By focusing on a handful of the candidate drivers from that analysis, the team was subsequently able to find suspicious amplifications at play in a set of more than 200 lung adenocarcinoma tumors previously believed lack oncogenes.

In addition, NetSig correctly classified known drivers in 60 percent of tumor subtypes when these smaller tumor subsets were analyzed independently.

"What was a little bit surprising to us — and we didn't tease this out in more detail — but it didn't seem like the predictive power was specifically correlated with the amount of samples," Lage said, explaining that the results in these tumor exome subsets hint that relatively small collections of samples may yield useful information with NetSig (though the minimum number of sequenced samples remains to be determined).

The NetSig algorithm is capable of handling a range of tumor sequences types, provided the sequence datasets result in a gene-based p-value such as that produced by the Broad's MutSig program. Likewise, NetSig can be run with several different network types. In their recent study, for example, Lage and his colleagues applied the algorithm to transcriptional network sets to ensure the authenticity of their findings.

"We were quite worried about the knowledge contamination phenomenon: that maybe we're just good at predicting cancer genes because they're so well studied in protein interaction space," Lage explained. "One of the things that we did was to try an alternative type of network data and in this case we used transcriptional networks, because we know they can't really be affected by knowledge contamination."

Those results indicated that normalized protein interaction data was comparable to that available with the transcriptional network input, he said, suggesting knowledge contamination could successfully be dealt with in analyses based on the protein-protein interactions as an input.

Along with potentially boosting the interpretation of smaller datasets, the NetSig method is expected to be applicable for everything from cancer driver detection to broader pathway analyses or mutation-depleted genes that might help predict vulnerabilities in cancer and perhaps other complex human conditions such as autism spectrum disorder.

"We're hoping that once we have more well-powered exome sequencing datasets from other diseases, that we'll be able to apply [NetSig to other conditions]," Lage said.

"To us, this is the starting point of hopefully being able to use this approach on other genetic diseases."
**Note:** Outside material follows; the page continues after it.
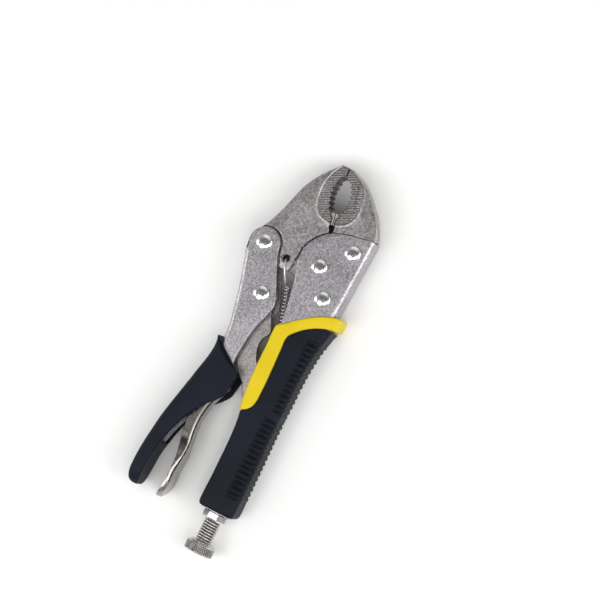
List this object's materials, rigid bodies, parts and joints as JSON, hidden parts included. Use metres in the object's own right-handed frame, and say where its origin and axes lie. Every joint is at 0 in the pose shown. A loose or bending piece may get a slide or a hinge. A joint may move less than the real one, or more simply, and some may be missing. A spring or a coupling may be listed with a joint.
{
  "type": "locking pliers",
  "caption": "Curved-jaw locking pliers with toggle link, release lever, adjusting screw and moulded grips, clamped shut and lying flat",
  "frame": {"origin": "middle of the underside of the whole tool's box, lying flat", "axes": "+X along the adjusting screw towards the jaws, +Y from the fixed handle to the moving handle, +Z across the tool's width"},
  "size_m": [0.1844, 0.0574, 0.0182],
  "materials": {
    "handle_steel": "dull pearl nickel plate on pressed steel",
    "link_steel": "dull pearl nickel plate",
    "jaw_steel": "dull pearl nickel plate on forged steel",
    "rivet_steel": "bright plated domed heads",
    "lever_steel": "polished nickel",
    "bush_steel": "bright plated",
    "screw_steel": "plated, turned and knurled",
    "spring_wire": "drawn wire",
    "grip_rubber": "navy black, satin",
    "trim_rubber": "yellow, satin"
  },
  "bodies": {
    "fixed_side": {"fixed_handle": "handle_steel", "fixed_jaw": "jaw_steel", "fixed_jaw_front_rivet": "rivet_steel", "fixed_jaw_rear_rivet": "rivet_steel", "jaw_pivot_rivet": "rivet_steel", "fixed_grip": "grip_rubber", "fixed_grip_trim": "trim_rubber", "screw_bush": "bush_steel", "jaw_spring": "spring_wire"},
    "jaw": {"movable_jaw": "jaw_steel", "handle_pivot_rivet": "rivet_steel"},
    "handle": {"movable_handle": "handle_steel", "movable_grip": "grip_rubber", "link_pivot_rivet": "rivet_steel", "lever_pin": "rivet_steel"},
    "link": {"toggle_link": "link_steel"},
    "lever": {"release_lever": "lever_steel"},
    "screw": {"adjusting_screw": "screw_steel"},
    "knob": {"knurled_knob": "screw_steel"}
  },
  "joints": [
    {"name": "jaw_opening", "type": "hinge", "parent": "fixed_side", "child": "jaw", "pos_m": [0.04645, -0.00832, 0.0091], "axis": [0, 0, 1], "range_deg": [0, 24], "deforming": ["jaw_spring"]},
    {"name": "handle_opening", "type": "hinge", "parent": "jaw", "child": "handle", "pos_m": [0.0456, 0.01928, 0.0091], "axis": [0, 0, -1], "range_deg": [0, 80]},
    {"name": "link_swing", "type": "hinge", "parent": "handle", "child": "link", "pos_m": [0.02445, 0.01008, 0.0091], "axis": [0, 0, 1], "range_deg": [0, 76]},
    {"name": "lever_squeeze", "type": "hinge", "parent": "handle", "child": "lever", "pos_m": [-0.01655, 0.01218, 0.0091], "axis": [0, 0, -1], "range_deg": [0, 8]},
    {"name": "screw_advance", "type": "slide", "parent": "fixed_side", "child": "screw", "axis": [-1, 0, 0], "range_m": [0, 0.01]},
    {"name": "knob_turn", "type": "hinge", "parent": "screw", "child": "knob", "pos_m": [-0.08855, -0.01517, 0.0091], "axis": [-1, 0, 0], "range_deg": [0, 2880]}
  ],
  "couplings": [
    {"joint": "jaw_opening", "follows": "handle_opening", "ratio": 0.3},
    {"joint": "link_swing", "follows": "handle_opening", "ratio": 0.95},
    {"joint": "screw_advance", "follows": "knob_turn", "m_per_rad": 0.00019894}
  ]
}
When they penned the original Nature Methods paper, Lage, Jensen, and colleagues noted that the InWeb_InBioMap housed more than 585,800 protein-protein interactions. It currently contains information on closer to 715,000 interactions.
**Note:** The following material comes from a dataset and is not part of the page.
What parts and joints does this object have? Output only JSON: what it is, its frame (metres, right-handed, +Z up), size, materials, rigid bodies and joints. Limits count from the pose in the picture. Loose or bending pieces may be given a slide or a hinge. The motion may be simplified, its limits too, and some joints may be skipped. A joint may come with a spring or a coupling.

"What's really quite nice about the InWeb_InBioMap framework … is that it's continuously updated. So every quarter, Intomics updates that network," Lage said, noting that "if people have their own proprietary interaction datasets, that can be built into the network completely seamlessly because the framework is automated."

Generally speaking, the strength of the underlying InWeb_InBioMap method is its ability to find novel biological mechanisms and pathways in a data-driven manner, Jensen said, adding that he believes the future of network biology-based approaches is "very bright."

The NetSig algorithm for cancer driver prediction and classification is freely available online through Lage's lab site at MGH, the Broad Institute, and Harvard Medical School.